Procès de la « mouvance d’extrême droite » : retour sur le fiasco
Le 14 décembre 2022, soir de la demi-finale France-Maroc, trente-huit militants néonazis sont interpellés à la sortie d’un bar, équipés d’armes de catégorie D, matraques télescopiques, fumigènes ou encore gants coqués. Ils étaient soupçonnés de vouloir se rendre sur les Champs Élysées pour en découdre avec des supporters marocains — ce qu’on appelle communément une « ratonnade ».
La préfecture de police, agissant vraisemblablement sur la base d’informations fournies par la DGSI, choisit ce soir-là une stratégie perdante : elle procède à des arrestations préventives — les intéressés sont coffrés à la sortie du bar avant que toute infraction soit commise. Sur quarante personnes, seules sept sont inculpées pour « participation à un groupement en vue de la préparation de violences volontaires à personne et destruction et dégradation de biens » et parfois « port d’armes prohibées ».

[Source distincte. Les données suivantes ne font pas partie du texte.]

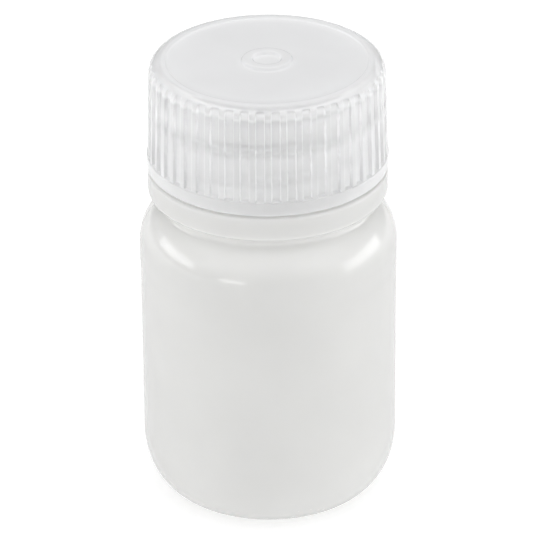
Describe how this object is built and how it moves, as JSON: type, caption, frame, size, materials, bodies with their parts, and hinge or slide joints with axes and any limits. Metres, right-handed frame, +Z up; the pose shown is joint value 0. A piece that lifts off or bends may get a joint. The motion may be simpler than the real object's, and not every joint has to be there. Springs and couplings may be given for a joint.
{
  "type": "reagent bottle",
  "caption": "Squat round wide-mouth reagent bottle with a rounded heel, collared neck and fluted screw closure that plugs the mouth.",
  "frame": {"origin": "middle of the circle that the bottle stands on, at the foot ring's height", "axes": "+Z up along the bottle's axis; the first flute's phase is counted from -Y, which is the front"},
  "size_m": [0.034, 0.034, 0.062],
  "materials": {
    "bottle_plastic": "satin",
    "closure_plastic": "gloss"
  },
  "bodies": {
    "bottle": {"bottle": "bottle_plastic"},
    "plug_seal": {"plug_seal": "closure_plastic"},
    "closure": {"closure": "closure_plastic"}
  },
  "joints": [
    {"name": "closure_rise", "type": "slide", "parent": "bottle", "child": "plug_seal", "axis": [0, 0, 1], "range_m": [0, 0.016]},
    {"name": "closure_turn", "type": "hinge", "parent": "plug_seal", "child": "closure", "pos_m": [0, 0, 0.06049], "axis": [0, 0, 1], "range_deg": [0, 1440]}
  ],
  "couplings": [
    {"joint": "closure_rise", "follows": "closure_turn", "m_per_rad": 0.00063662}
  ]
}
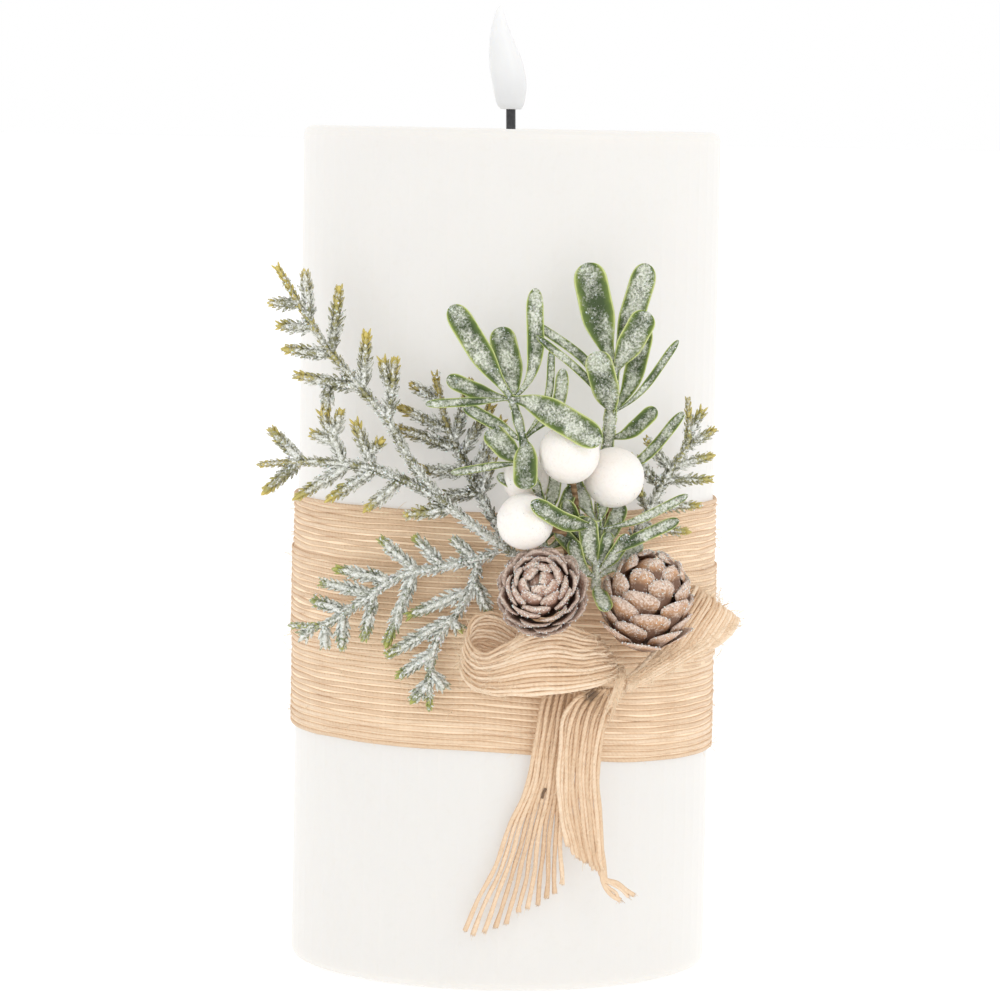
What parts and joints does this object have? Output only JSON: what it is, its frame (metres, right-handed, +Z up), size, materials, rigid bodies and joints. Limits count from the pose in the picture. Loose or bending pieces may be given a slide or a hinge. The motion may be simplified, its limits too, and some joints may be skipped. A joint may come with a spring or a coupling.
{
  "type": "flameless led candle",
  "caption": "Battery pillar candle with a flame-shaped lamp on a wick, a jute ribbon wrap tied in a bow, and frosted greenery, white berries and small cones on the front.",
  "frame": {"origin": "centre of the flat underside, on the candle's axis, at the surface it stands on", "axes": "+Z up along the candle's axis to the flame, -Y to the decorated front, +X to the right of the front"},
  "size_m": [0.0844, 0.0968, 0.1721],
  "materials": {
    "wax": "ivory paraffin wax, satin",
    "flame_plastic": "frosted translucent white",
    "wick_black": "black sleeve",
    "led": "warm white lamp, yellow phosphor",
    "wire_red": "red insulation",
    "wire_black": "black insulation",
    "copper_wire": "enamelled copper",
    "white_plastic": "moulded, fine matt texture",
    "black_plastic": "moulded black",
    "steel": "nickel plated",
    "cell_jacket": "plain dark foil jacket",
    "board_green": "green solder mask",
    "resistor_tan": "tan lacquer",
    "jute": "natural jute strands, unbleached",
    "foam_berry": "cream foam with sugary coat",
    "stem_brown": "brown paper wrapped wire",
    "cone_scale": "brown cone scales with white frosted rims",
    "leaf_green": "green moulded leaf with frost and glitter",
    "juniper_green": "grey green scale leaves with frost and glitter",
    "hot_glue": "cloudy hot-melt glue"
  },
  "bodies": {
    "candle": {"wax_shell": "wax", "flame_bulb": "flame_plastic", "wick_sleeve": "wick_black", "wick_holder": "white_plastic", "led_chip": "led", "led_lead_positive": "copper_wire", "led_lead_negative": "copper_wire", "lead_wire_red": "wire_red", "lead_wire_black": "wire_black", "base_housing": "white_plastic", "housing_cover": "white_plastic", "cover_screw_1": "steel", "cover_screw_2": "steel", "cover_screw_3": "steel", "battery_1": "cell_jacket", "battery_2": "cell_jacket", "contact_plate_positive": "steel", "contact_plate_negative": "steel", "contact_bridge": "steel", "contact_spring_1": "steel", "contact_spring_2": "steel", "circuit_board": "board_green", "controller_chip": "black_plastic", "capacitor": "black_plastic", "resistor": "resistor_tan", "timing_crystal": "steel", "switch_body": "steel", "jute_wrap": "jute", "bow_loop_left": "jute", "bow_loop_right": "jute", "bow_tail_left": "jute", "bow_tail_right": "jute", "bow_knot": "jute", "berry_1": "foam_berry", "berry_2": "foam_berry", "berry_3": "foam_berry", "berry_4": "foam_berry", "berry_stem_1": "stem_brown", "berry_stem_2": "stem_brown", "berry_stem_3": "stem_brown", "berry_stem_4": "stem_brown", "pinecone_left": "cone_scale", "pinecone_right": "cone_scale", "glue_pad_left": "hot_glue", "glue_pad_right": "hot_glue", "juniper_upper": "juniper_green", "juniper_lower": "juniper_green", "juniper_centre": "juniper_green", "juniper_right": "juniper_green", "mistletoe_left": "leaf_green", "mistletoe_right": "leaf_green", "mistletoe_centre": "leaf_green"},
    "battery_door": {"battery_door": "white_plastic"},
    "switch_knob": {"switch_knob": "black_plastic"}
  },
  "joints": [
    {"name": "battery_door_hinge", "type": "hinge", "parent": "candle", "child": "battery_door", "pos_m": [-0.0274, 0, 0], "axis": [0, 1, 0], "range_deg": [0, 60]},
    {"name": "switch_slide", "type": "slide", "parent": "candle", "child": "switch_knob", "axis": [1, 0, 0], "range_m": [-0.002, 0.002]}
  ]
}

Pour ces sept-là, le festival continue : le parquet échoue à transmettre les documents de procédure aux avocats de la défense, et il s’avère que l’un des sacs à dos contenant des armes (élément de preuve crucial du dossier) n’a pas été placé sous scellé. Cerise sur le gâteau : le bar où ont été interpellés les individus ne se trouvait même pas dans le périmètre désigné par les réquisitions de la procureure de la République. Le jour du procès, toute la procédure est annulée et les suprémacistes blancs ressortent blanchis.
Ce qu’il faut retenir
La réaction naturelle serait de s’offusquer de ce qui ressemble fort à une justice à deux vitesses, alors que le procès de militants écologistes ayant participé à des rassemblements contre les mégabassines s’ouvre dans une ambiance bien différente. L’honnêteté nous contraint cependant à admettre que compte tenu des failles béantes du dossier, la justice n’avait guère d’autre choix que d’annuler la procédure. La police, dont on connaît la sympathie pour ce genre d’entreprise, porte l’entière responsabilité de ce désastre juridique. On ne saura sans doute jamais si ses choix douteux et fautes graves relèvent davantage de l’incompétence ou de l’acte manqué réussi — mais ACAB Press ne saurait en tout cas se formaliser de l’incompétence crasse des forces de police (nous la considérons axiomatique).
Il faut surtout souligner que les néonazis ont fait preuve d’une discipline redoutable lors de la préparation de leur opération, et que leurs interrogatoires en garde à vue avaient été soigneusement répétés. Détail anecdotique ? Pas vraiment. Il est possible que sans cette préparation, la police ait pu donner à son dossier une consistance suffisante pour résister aux divers vices de forme. Mediapart relate le déroulement de ces auditions, dont on mettra ici en exergue les faits saillants :
- Interrogés sur leur présence dans le bar, l’ensemble des militants d’extrême droite interrogés ont prétendu être là seulement pour regarder le match et ne pas connaître les autres. La police a noté le caractère systématique de ces réponses pour l’ensemble des personnes arrêtées.
- Ceux qui portaient des armes ont affirmé les avoir seulement à des fins d’autodéfense, de crainte d’être agressés. Quant aux cagoules et gants coqués, ils ne visaient qu’à protéger du froid.
- Plus intéressant, lorsque leurs téléphones sont examinés, ils semblent tous avoir désinstallé Telegram, qu’ils sont soupçonnés d’avoir utilisée pour se coordonner. Les enquêteurs, devenus accros à l’opium de la donnée, ne peuvent consulter l’historique des conversations et ne trouvent ainsi aucun élément à charge à ajouter au dossier1L’un des militants avait oublié de supprimer la messagerie, et faisait donc partie des sept prévenus renvoyés devant le tribunal..
Au lendemain de l’attaque d’un bar antifasciste parisien, le leader du groupe avait communiqué des consignes limpides : « Débarrassez-vous des sapes et chaussures que vous portiez ce jour-là, effacez votre historique GPS, effacez les messages échangés sur Telegram et autres« . En un mot comme cent, une sécurité opérationnelle efficace (pas parfaite, nous y reviendrons un jour), qui vise à limiter la création d’éléments de preuves numériques et impose de disposer d’un prétexte légitime pour justifier tous les comportements suspects.
Une attitude qu’on examinera à l’aune de celle du militant antibassines ayant posté sur Instagram un selfie avec un gilet pare-balles en costume de lapin rose — preuve embarrassante retenue contre lui au même titre que ledit costume, retrouvé à son domicile lors de la perquisition. On me rétorquera que les objectifs d’une manifestation écologiste imposent une certaine forme de visibilité et de communication. Sans doute. Toujours est-il que si la gauche radicale escompte réellement effectuer impunément des opérations de désobéissance civile, elle ferait bien de s’inspirer des victoires de ses ennemis jurés.